Paternalistic legislation protecting minors from harmful substances is itself at odds with the notion of holding minors criminally responsible for their actions. Disgorging the profits of alcohol producers whose products were sold to minors, moreover, suggests that minors should not even be held responsible for their decision to make a destructive purchase.
Alternatively, "victimless" crimes may be justified by non-paternalistic rationales, such as the costs that self-destructive behavior imposes on the wellbeing of the entire community (by reducing the actor's contribution to society). If we accept this approach, then the criminal no longer occupies the status of victim at all. Instead he represents a kind of "accomplice" with the manufacturer in hurting others who must bear the consequences of the actor's vice. On that logic, of course, no compensation is due the user.

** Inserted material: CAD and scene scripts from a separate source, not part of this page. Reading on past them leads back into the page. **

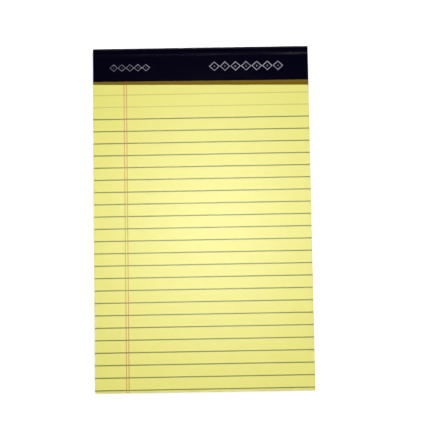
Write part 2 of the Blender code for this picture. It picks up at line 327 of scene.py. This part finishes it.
def make_hinge_paper_with_painted_shade():
    """The stub and hinge of the sheets: pressed hard and matt, in a painted shade of brown gold, darkest at
    the perforation.
    """
    material, shader = start_material("hinge_paper_painted_shade", Roughness=0.95, IOR=1.4, Specular_IOR_Level=0.12)
    place = put(material, "TexCoord").outputs["Object"]
    split = put(material, "SeparateXYZ", {0: place})
    # Painted shade: the hinge is darkened from tan at the tape's edge to dark gold at the perforation, with
    # darker mottles.
    ends = {"Value": split.outputs["Y"], "From Min": PERFORATION_Y, "From Max": TAPE_EDGE_Y}
    painted_shade_ramp = put(material, "MapRange", ends).outputs[0]
    painted_shade_mottle = grain(material, place, 2.2 * MM, detail=3, stretch=(1, 0.5, 1))
    painted_shade_layers = ((painted_shade_ramp, 0, 1, "806A24"), (painted_shade_mottle, 0, 0.4, "665006"))
    # The margin lines show through that painted shade, fainter and redder.
    margin = (margin_ink(material, split.outputs["X"]), 0, SHADED_MARGIN_SHARE, "B4461A")
    wire_up(material, shader, Base_Color=layered(material, "765C00", *painted_shade_layers, margin))
    wrinkles = grain(material, place, 0.6 * MM, stretch=(1.5, 0.5, 1))
    bump = put(material, "Bump", {"Height": wrinkles, "Strength": 0.3, "Distance": 0.04 * MM})
    wire_up(material, shader, Normal=bump.outputs[0])
    return material


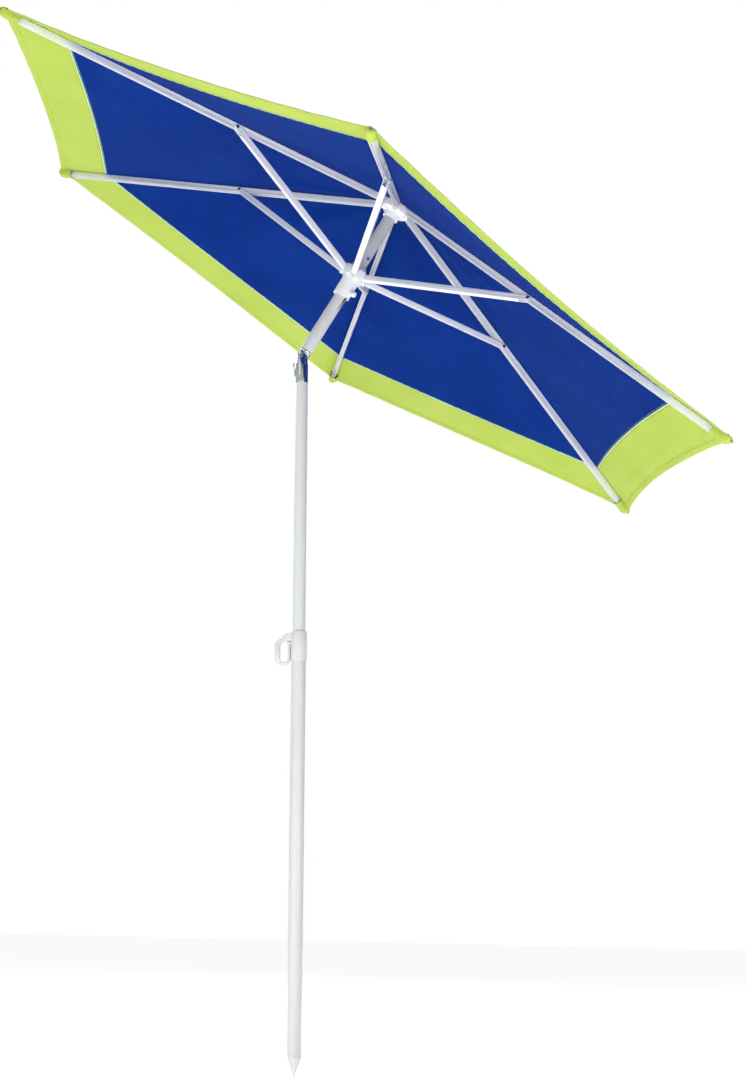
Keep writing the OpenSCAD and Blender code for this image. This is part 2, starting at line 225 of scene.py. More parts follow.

Consequences of the Inconsistency
It is hard to predict where this inconsistency - between the juvenile's responsibility for crime and lack of accountability for using alcohol or tobacco will, or should, take us.
Perhaps the alcohol suits will fail, on the same theory of personal responsibility that animates the prosecution of youthful offenders. The choices of a minor who picks up a gun, and a minor who picks up a bottle, or a cigarette, may ultimately be seen as equally free and thus equally attributable to the actors in question.
Or perhaps instead, youth will come to be understood more fully as mitigating criminal actions, particularly as research suggests that adolescent brain development is incomplete in areas associated with self-control. In that event, youthful offenders may receive briefer sentences than their adult counterparts. And their lawsuits against alcohol producers may be able to survive where the same suits by adults would fail.
Finally, there is a third alternative: The logical inconsistency in the way in which we view minors' personal responsibility (or lack thereof) may persist, as so many do, without altering either of the trends that are in tension with one another. As Oliver Wendell Holmes famously wrote, "[t]he life of the law has not been logic; it has been experience."